At last there were Corsairs coming up to Rabaul, coming up to one of those wild aerial battles the Marines called “a big hairy dogfight.”

Since the December 27 fighter-sweep in which Pappy Boyington had shot down his twenty-fifth plane, there had been no attacks on the dying Japanese base on eastern New Britain. It had rained constantly, while Boyington alternated between badgering others and being badgered. He had but a few days to go on his third and final tour in the Pacific. He hounded meteorological people for the latest word on the weather, and was hounded by war correspondents for the latest word on when he was going to break Foss’s record.

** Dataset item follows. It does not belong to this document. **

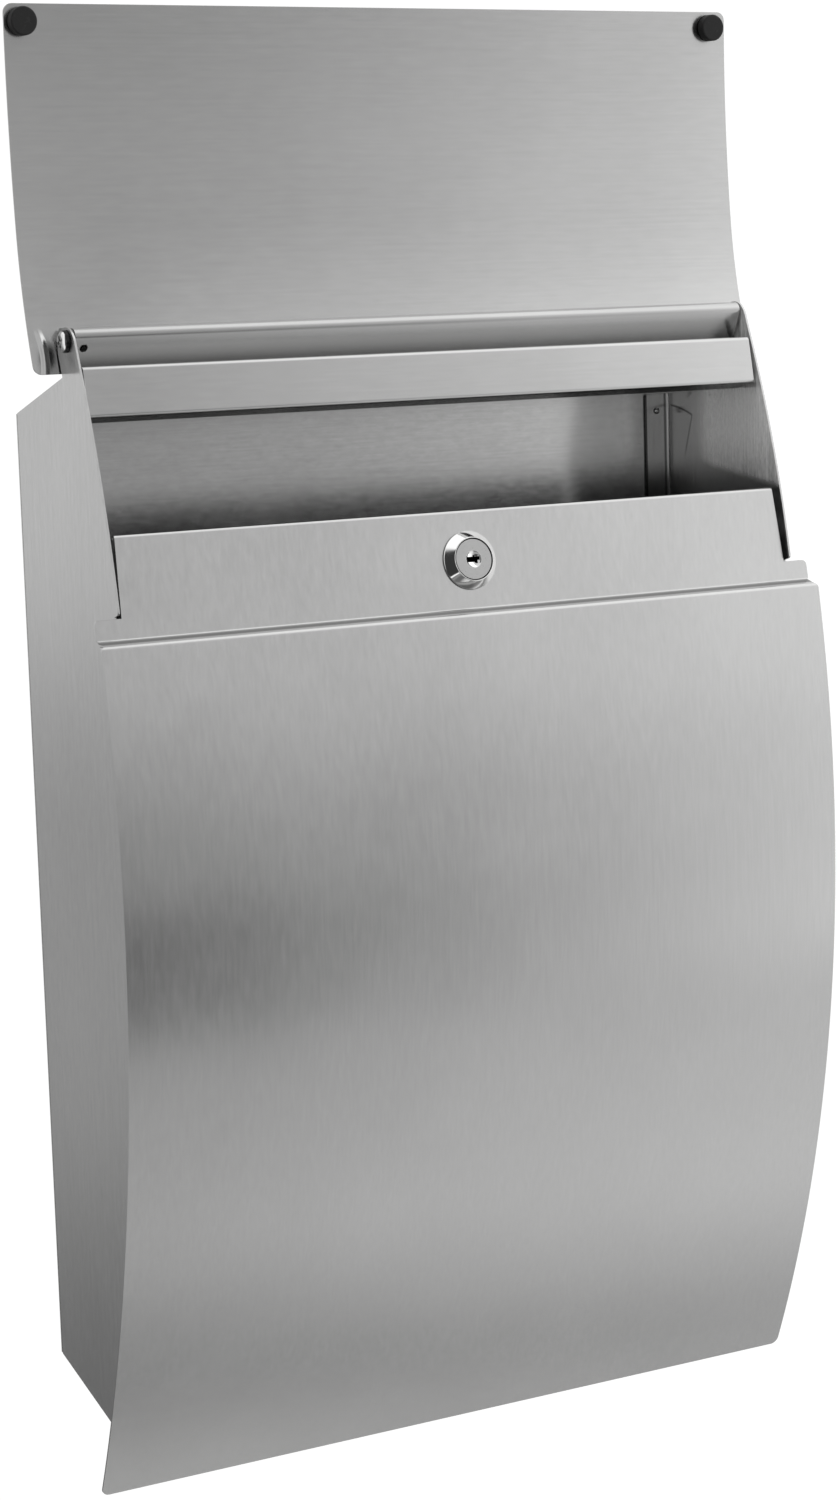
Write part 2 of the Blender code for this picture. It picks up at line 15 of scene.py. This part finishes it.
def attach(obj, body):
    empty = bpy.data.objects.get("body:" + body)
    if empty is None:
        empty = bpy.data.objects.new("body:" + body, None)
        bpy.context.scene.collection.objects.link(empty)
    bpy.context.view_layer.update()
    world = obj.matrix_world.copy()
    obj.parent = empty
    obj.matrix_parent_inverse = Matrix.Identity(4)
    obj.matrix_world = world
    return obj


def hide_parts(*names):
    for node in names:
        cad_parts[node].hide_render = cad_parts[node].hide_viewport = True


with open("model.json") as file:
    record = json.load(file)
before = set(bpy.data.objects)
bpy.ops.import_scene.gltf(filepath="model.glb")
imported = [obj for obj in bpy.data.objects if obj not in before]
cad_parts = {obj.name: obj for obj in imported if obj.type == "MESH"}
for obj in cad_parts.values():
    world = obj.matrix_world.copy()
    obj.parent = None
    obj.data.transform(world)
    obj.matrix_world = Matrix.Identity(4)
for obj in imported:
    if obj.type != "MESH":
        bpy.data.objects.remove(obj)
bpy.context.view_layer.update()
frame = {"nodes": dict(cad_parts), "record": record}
node_body = {n: body for body, nodes in frame["record"]["behaviour"]["bodies"].items() for n in nodes}
scene = bpy.context.scene
scene.view_settings.view_transform = "Standard"


# ------------------------------------------------------------------ node helpers
class Graph:
    """A node tree with short calls for the nodes that the materials use."""

    def __init__(self, tree):
        self.tree = tree
        tree.nodes.clear()

    def node(self, kind, **settings):
        made = self.tree.nodes.new("ShaderNode" + kind)
        for key, value in settings.items():
            setattr(made, key, value)
        return made

    def link(self, source, socket):
        self.tree.links.new(source, socket)

    def feed(self, socket, value):
        """Links a socket, or sets a plain value."""
        if isinstance(value, bpy.types.NodeSocket):
            self.link(value, socket)
        else:
            socket.default_value = value

    def put(self, made, **inputs):
        """Feeds inputs by name, with _ for a space."""
        for key, value in inputs.items():
            self.feed(made.inputs[key.replace("_", " ")], value)
        return made

    def math(self, operation, *values):
        made = self.node("Math", operation=operation)
        for i, value in enumerate(values):
            self.feed(made.inputs[i], value)
        return made.outputs[0]

    def product(self, first, *others):
        for value in others:
            first = self.math("MULTIPLY", first, value)
        return first

    def distance(self, a, b):
        return self.math("ABSOLUTE", self.math("SUBTRACT", a, b))

    def vary(self, noise, amount, base):
        """base, moved up and down by noise whose middle is a half."""
        return self.math("MULTIPLY_ADD", self.math("SUBTRACT", noise, 0.5), amount, base)

    def blend(self, under, over, cover):
        """over laid on under, as far as cover says."""
        kept = self.math("MULTIPLY", under, self.math("SUBTRACT", 1.0, cover))
        return self.math("ADD", kept, self.math("MULTIPLY", cover, over))

    def vector(self, operation, *values):
        made = self.node("VectorMath", operation=operation)
        for i, value in enumerate(values):
            self.feed(made.inputs[i], value)
        return made.outputs["Value" if operation in ("DOT_PRODUCT", "LENGTH") else "Vector"]

    def ramp(self, value, low, high, to_low=0.0, to_high=1.0, smooth=True):
        made = self.node("MapRange", interpolation_type="SMOOTHSTEP" if smooth else "LINEAR")
        self.put(made, Value=value, From_Min=low, From_Max=high, To_Min=to_low, To_Max=to_high)
        return made.outputs["Result"]

    def band(self, value, start, full, fade, end):
        """1 from full to fade, and 0 before start and after end."""
        return self.product(self.ramp(value, start, full), self.ramp(value, fade, end, 1.0, 0.0))

    def place(self):
        return self.node("TexCoord").outputs["Object"]

    def parts(self, vector):
        split = self.put(self.node("SeparateXYZ"), Vector=vector)
        return split.outputs["X"], split.outputs["Y"], split.outputs["Z"]

    def stretched(self, scale, detail=3.0, roughness=0.5, offset=(0.0, 0.0, 0.0)):
        """Noise in the piece's own coordinates, scaled per axis, from 0 to 1."""
        mapping = self.put(self.node("Mapping"), Vector=self.place(), Scale=scale, Location=offset)
        noise = self.node("TexNoise")
        self.put(noise, Vector=mapping.outputs[0], Scale=1.0, Detail=detail, Roughness=roughness)
        return noise.outputs["Fac"]

    def bump(self, height, strength, distance):
        made = self.put(self.node("Bump"), Height=height, Strength=strength, Distance=distance)
        return made.outputs[0]

    def grey(self, level):
        """A grey with the least trace of warmth."""
        made = self.node("CombineColor")
        for i, tint in enumerate((1.0, 1.0, 0.995)):
            self.link(self.math("MULTIPLY", level, tint), made.inputs[i])
        return made.outputs[0]

    def principled(self, **inputs):
        shader = self.put(self.node("BsdfPrincipled"), **inputs)
        self.link(shader.outputs[0], self.node("OutputMaterial").inputs["Surface"])
        return shader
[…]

On the night of January 2 came reports of clearing weather at last. At dawn of the next day, while Japanese mortars scourged the Marines at Suicide Creek, Pappy Boyington fire-balled his splay-legged fighter down the Torokina strip and circled aloft while his Black Sheep climbed to join him. They pushed the stick forward and roared north.

Over Rabaul 40 to 60 fighters rose to meet them. When they had reached 12,000 feet, Boyington told his fighters to get set. He looked around him.

“Okay,” he shouted, “let’s get the bastards!”

They went nosing over.

Boyington went down. Captain George Ashmun followed on his tail. They pounced on a pair of Zeros flying at 15,000 feet. Boyington made an overhead run on one of them. From 400 yards away he fired a short burst. The Zero burst into flames.

“You got a flamer, Skipper!” Ashmun yelled, and Boyington grinned in his cockpit. He had shot down as many enemy planes as any other American.

Boyington climbed, Ashmun riding his wing. Again they saw Zeros below. Again they went over, thinking the rest of the Black Sheep were diving after them. They scissored over the Japanese, weaving back and forth over one another, firing short bursts.

Two of the slender, brown, red-balled sausages flamed and fell, but Boyington did not grin this time, for Ashmun’s plane was puffing smoke and his wingman was going down in a long graded dive. Behind him came a dozen Zeros converging for the kill.

“Dive, George!” Boyington screamed. “For God’s sake, dive!”

There was not so much as a waggled aileron in reply, and the Zeros were taking turns at tail passes.

Boyington slammed in behind them, kicking the rudder back and forth, triggering short bursts. Ashmun’s Corsair was now a fiery meteor and was dropping into the sea. But there was another Zero in flames too, Pappy Boyington’s twenty-eighth kill—and also his last.

For there was now a pack of Zeros growling on his tail. Boyington threw the stick forward and raced over the ocean at 400 knots. He could see the enemy bullets stitching patterns in his wings. His main gas tank blew up.

It was all over.

Boyington felt as though his body had been hurled into a blast furnace. With his remaining strength he released his safety belt with one hand, seized the rip-cord ring with the other, and kicked the stick hard forward with both feet. He had given his body centrifugal force, made it weigh a ton, and he went flying out the top of his plane. He was only a hundred feet above the water when his chute opened with a spine-snapping jerk, and though he slammed the water hard he was alive and treading water when he surfaced.

The Japanese tried to gun him to death. They played cat-and-mouse for half an hour, one Zero coming in low and pulling out just as another dove in from a different direction. Twenty-millimeter cannon exploded all around Boyington. He was gagging from the sea water he had swallowed as he had played duck-the-apple for the enemy pilots. After two hours of treading water he reached beneath him for the rubber life raft dangling between his legs. He pulled it out and found that it was intact. He inflated it. He climbed aboard and examined himself. His scalp was dangling down over his eyes. His left ear was half chewed off. His throat was cut and his left ankle torn up. There were shrapnel holes in his hands and his leg ached where it had struck the stabilizer when he was catapulted free. But he was not dismayed. He found himself humming something, and tried to puzzle it out. It was:

If the engine conks out now
We’ll come down from forty thou—
And wind up in a rowboat at Rabaul.

The Sherman tanks lumbering up to Suicide Creek were led by a tunnel-blasting bulldozer driven by Corporal John Capito. Capito began cutting down the 12-foot-high near bank, pushing the earth into the stream to form a causeway. A sniper peppered him and Capito was shot in the teeth. Then the Japanese began raking the bank with small-arms fire. Staff Sergeant Keary Lane crawled forward and jumped into the driver’s seat. He too was shot. Pfc. Randall Johnson crawled up to the bulldozer. He swung it around between him and the enemy. He began running alongside it, working the controls with a shovel and an axe handle as he cut the bank down. There was now a passage, but it was already getting dark and the crossing would have to be made in the morning.

In that fading light Pappy Boyington paddled his rubber boat toward Rabaul and hoped there was no truth to the line, “ ‘Cause they’ll never send a Dumbo way out here.” If there was no rescuing Catalina, there might at least be an American submarine.